The pattern of climate-growth correlations does not differ between individual age, size and competition classes at the WK1 treeline site. By contrast, only larger, older and dominant individuals show significant climatic signal of temperature during summer one year before tree-ring formation at the WK2 closed-canopy site. In previous studies, the greater climatic sensitivity of larger trees was associated with stronger exposure of crowns to irradiation (Mérian and Lebourgeois 2011), stronger hydraulic constraints on water transport (Carrer and Urbinati 2004), higher water use efficiency (Brienen et al 2017a) or a weaker effect of noise in dominant trees caused by competition (Fritts 1976). In addition, the greater sensitivity of large trees might be associated with the intensity of the growth-reproduction trade-off. Although P. glauca is fertile already from the juvenile stage (Sutton 1969), individuals with trunk diameters smaller than 10 cm (Krebs et al 2012) and those growing in dense stands (Rossi et al 2012b) produce substantially fewer cones and seeds. This trade-off is therefore not as tight in young and small trees, resulting in non-significant climatic correlations in year of cone initiation (one year before tree-ring formation), when carbohydrates stored for cone formation become depleted. This further supports the above described indirect influence of reproduction on correlations between site chronologies and temperature one year before tree-ring formation.

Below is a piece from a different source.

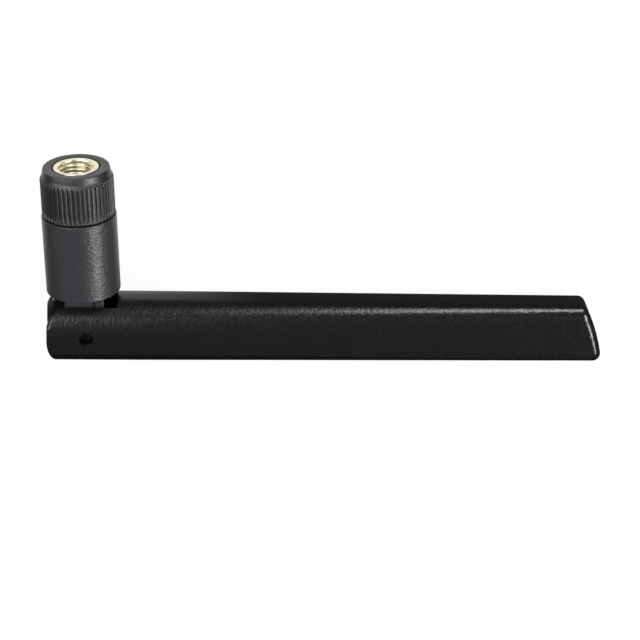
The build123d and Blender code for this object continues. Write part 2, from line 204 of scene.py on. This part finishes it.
def soft_material(name, colour, shade, roughness, grain, ior=1.5, translucent=0.0):
    """Plain moulded or foamed stuff: a soft speckle in colour and height."""
    material, tree, where = start_material(name)
    cells = add_node(tree, "ShaderNodeTexNoise", {
        "Vector": where, "Scale": 1 / (grain * MM), "Detail": 2.0})
    tone = add_node(tree, "ShaderNodeMix", {
        "Factor": cells.outputs["Fac"], "A": linear(colour), "B": linear(shade)}, data_type="RGBA")
    bump = add_node(tree, "ShaderNodeBump", {
        "Height": cells.outputs["Fac"], "Distance": 0.05 * grain * MM, "Strength": 1.0})
    shader = add_node(tree, "ShaderNodeBsdfPrincipled", {
        "Base Color": tone.outputs["Result"], "Roughness": roughness, "IOR": ior,
        "Subsurface Weight": translucent, "Subsurface Radius": (MM, MM, MM), "Subsurface Scale": 0.3,
        "Normal": bump.outputs["Normal"]})
    end_material(tree, shader.outputs["BSDF"])
    return material


def woven_braid(name, colour, gap_painted_shade):
    """Tinned copper braid: two sets of wire bundles wound round the cable, one each way.

    The map's first axis is the cable's length and its second goes once round, as on the braid's tube."""
    material, tree = start_material(name)[:2]
    along = add_node(tree, "ShaderNodeUVMap", uv_map="UVMap").outputs["UV"]
    sets = []
    for way in (1, -1):
        wound = add_node(tree, "ShaderNodeMapping", {
            "Vector": along, "Scale": (way * BRAID_BUNDLES * BRAID_LENGTH / BRAID_LAY, BRAID_BUNDLES, 1)})
        bundles = add_node(tree, "ShaderNodeTexWave", {
            "Vector": wound.outputs["Vector"], "Scale": math.tau / 10},
            wave_type="BANDS", bands_direction="DIAGONAL")
        sets.append(bundles.outputs["Fac"])
    over = math_node(tree, "MAXIMUM", *sets)
    # painted shade: the gaps between the bundles take a dark colour
    tone = add_node(tree, "ShaderNodeMix", {
        "Factor": over, "A": linear(gap_painted_shade), "B": linear(colour)}, data_type="RGBA")
    bump = add_node(tree, "ShaderNodeBump", {"Height": over, "Distance": 0.05 * MM, "Strength": 1.0})
    shader = add_node(tree, "ShaderNodeBsdfPrincipled", {
        "Base Color": tone.outputs["Result"], "Metallic": 1.0, "Roughness": 0.35,
        "Normal": bump.outputs["Normal"]})
    end_material(tree, shader.outputs["BSDF"])
    return material


# Black ABS from a spark-eroded tool: deep black, with one thin bright line where lamp light grazes the round
# edge. The real grain is about 0.1 mm across; on these three it is drawn 0.5 mm across, so that it shows.
blade_black = moulded_plastic("abs_black_fine_grain", "#151517", "#0f0f11", 0.22, 0.5, 0.04, 1.5)
# The same ABS from a coarser tool: a soft grey band down the sleeve that breaks up into sparkle.
sleeve_black = moulded_plastic("abs_black_coarse_grain", "#2f2f33", "#29292d", 0.38, 0.5, 0.1, 1.58)
# Black nylon, satin: the ribs each catch a dull grey line, and the flat rim goes mid grey in the light.
grip_black = moulded_plastic("nylon_black_ribbed", "#151518", "#101013", 0.45, 0.5, 0.06, 1.66)
# Brass with a thin bright gilt, turned: pale straw yellow that goes white where it mirrors the sheet. Real
# tool marks are about 0.1 mm apart; on all the turned pieces they are drawn wider, so that they show.
nut_gilt = turned_metal("brass_gilt_turned", "#faf6e6", "#e9e0bd", 0.29, 0.75)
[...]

Contrary to climate-growth correlations one year before tree-ring formation, both sites and all size/dimension/competition classes show similar positive correlations with temperature two years before tree-ring formation. Summers two and three years before cone production are important for the accumulation of carbohydrates later utilized in cone mass growth (Roland et al 2014). Although the amounts of cones produced at the treeline (Johnson et al 2017, Trant et al 2018) and by small and suppressed individuals are low (Krebs et al 2012, Rossi et al 2012b), juvenile individuals of P. glauca are able to produce single cones from the age of four and substantial quantities of cones from the age of 30–35 years (Sutton 1969). Thus, trees producing cones in their juvenile period were probably partly included also in our chronologies based on subsets of tree-rings of young, small and suppressed trees. In such trees, the amount of carbohydrates is limited by their small leaf area and low levels of irradiation caused by their under-canopy position. This increases the importance of growth-reproduction trade-off in periods when carbohydrates for reproduction are accumulated, that is, summer two years before tree-ring formation.

The most prominent variability among different types of chronologies appeared in the significance of correlations with summer temperatures one year before tree-ring formation (figure S2). Retaining only high-frequency variability in the series (by using a 30 year spline and/or pre-whitening series) resulted in strong negative correlations at both sites. Conversely, the effect of temperature one year before tree-ring formation decreased (even to below the significance level at the WK1 site) when chronologies contained also mid-frequency variability (80 year spline). Moreover, at both sites, all variants of chronologies had stronger and statistically significant correlations with previous year's summer temperature if the climatic data were also detrended before the analysis (not shown). This suggests that the process responsible for temperature-growth correlations during the summer before tree-ring formation probably varies from year to year without any long-term trend. This further supports the assumption that the effect of previous year's summer temperature (containing a strong trend; see figure 1(d)) on tree growth is probably indirectly mediated through some tree-internal physiological process.